I pointed to the bed, and from the way she looked at it you’d have thought that it was crawling with white maggots. She curled her lip and sneered something that sounded like “You no good, Johnny,” her first, and only, words of the evening.

We got into bed, and she started screaming. Not in terror, but in simulated ecstasy. This, I guess, is an old whore’s trick to build up the male ego, but it was patently transparent and wouldn’t have fooled George Bernard Shaw. It made me think of an untalented starlet auditioning for a remake of The Creature from the Black Lagoon.  And every time she screamed the maid would pound on the wall with a broom handle and shriek that we were making a disgusting, perverted racket and making all the other guest’s sick. It was getting to be like an X-rated Three Stooges flick. Finally it ended.

“Are you satisfied?” I asked, which I thought was a pretty good line, under the circs.

Judy didn’t answer. She was already settling back into her sullen autism. It struck me that, if school teaching didn’t work out, she could have made a great sales clerk in one of the Soviet department stores.

I opened the door and pointed toward it. She got up and hopped through it, with a parting “You no good, Johnny,” which I suppose had been pent up during all that screaming.
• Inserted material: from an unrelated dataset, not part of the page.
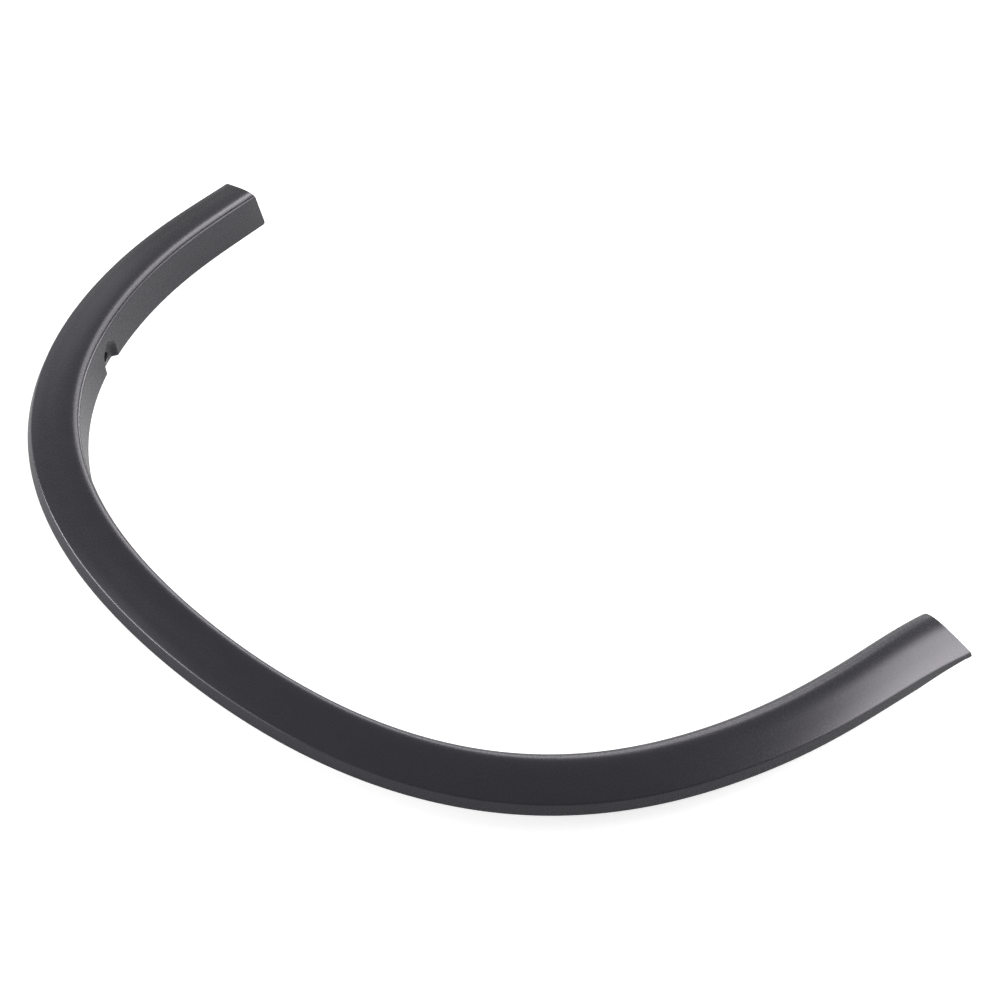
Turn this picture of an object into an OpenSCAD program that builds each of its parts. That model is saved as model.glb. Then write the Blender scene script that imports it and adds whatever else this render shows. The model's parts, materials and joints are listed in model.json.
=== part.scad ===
// Wheel arch trim: one moulded strip that follows the edge of a car's wheel opening.
// It lies face up. The crown of the arch points to +Y, the two legs run to -Y,
// and the car's outside is +Z. The foot of the inner flange rests on the ground plane.
// Lengths are in millimetres and angles in degrees.

/* [Arch line] */
// Radius of the flange foot over the crown of the arch
crown_r = 468; // [440:1:500]
// Radius of the flange foot round the two shoulders
shoulder_r = 250; // [235:1:275]
// Radius of the flange foot half way down a leg
leg_r = 571; // [500:1:700]
// Radius at the tips, where the legs bend slightly outwards
tip_r = 791; // [700:1:2000]
// Distance along the line from one of these radii to the next
radius_step = 220; // [210:1:230]
// Length of the line from the crown to the tip on the +X side
right_leg = 600; // [560:1:640]
// Length of the line from the crown to the tip on the -X side
left_leg = 649; // [600:0.5:655]

/* [Body side] */
// Radius of the body side along the car
length_bow_r = 3200; // [2400:10:9000]
// Radius of the body side from its lower to its upper edge
height_bow_r = 2580; // [2000:10:9000]
// Distance from the crown line down to the fullest point of the body side
bow_below_crown = 323; // [250:1:400]
// Angle from upright by which the flange leans towards the crown
side_lean = 12; // [0:0.5:15]

/* [Section] */
// Thickness of the moulded wall
wall = 2.5; // [2:0.1:3]
// Height of the inner flange, from its foot to the corner with the face
flange_h = 42; // [38:0.5:48]
// Distance that the flange slopes away from the wheel over its height
flange_in = 5; // [2:0.5:8]
// Width of the face at the +X tip, from the flange corner to the outer crease
face_w_right = 35; // [32:0.5:40]
// Width of the face at the -X tip
face_w_left = 42.5; // [38:0.5:50]
// Height that the face falls from the flange corner to the outer crease
face_drop = 10; // [6:0.5:14]
// Height of the crown of the face above a flat one
face_crown = 0.2; // [0:0.1:1]
// Distance below the flange corner where its curve starts, at the +X tip
roll_down_right = 8; // [6:0.1:10]
// The same distance over the crown
roll_down_crown = 6; // [5:0.1:10]
// The same distance at the -X tip
roll_down_left = 14.5; // [8:0.1:16]
// Distance beyond the flange corner where its curve runs out into the face
roll_over = 27; // [20:0.5:28]
// Radius of the outer crease
crease_r = 2.5; // [1.5:0.1:4]
// Height of the outer lip, from the crease to the body panel
lip_h = 9.5; // [8:0.1:12]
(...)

It was, by then, evening. Twilight was coming on, and for some perverse, inexplicable reason, I started getting horny. Perhaps seeing her leave had had some salutary effect or other. But since I didn’t want to go through any more of that, I grabbed my trusty “Portable Nietzsche” and tried to escape down that trail. But the forest and Zarathustra and the rope-dancer and all those other wild and crazy guys couldn’t do it just then. Even the bit about going to woman and not forgetting thy whip seemed anti-climactic. So I put Bad Fred aside and stood up. I knew what I had to do. When you’ve got a problem in a hotel, what do you do?  I did it.

I rang for the maid.

 

This piece appeared in 1991 or 1992. Interestingly, to me anyway, is that by now, I had forgotten almost everything about this encounter. It’s one of the vaguest memories I have, no clearer than the face of my second grade math teacher. The only reason I know the details is from a few sheets of paper from decades past.

A moralist would find Bangkok a hell-hole because of the endless supply of loose women and cheap dope. I found it a hell-hole because of two-stroke engines. And it’s not often that I find myself in any kind of agreement with Jerry Falwell.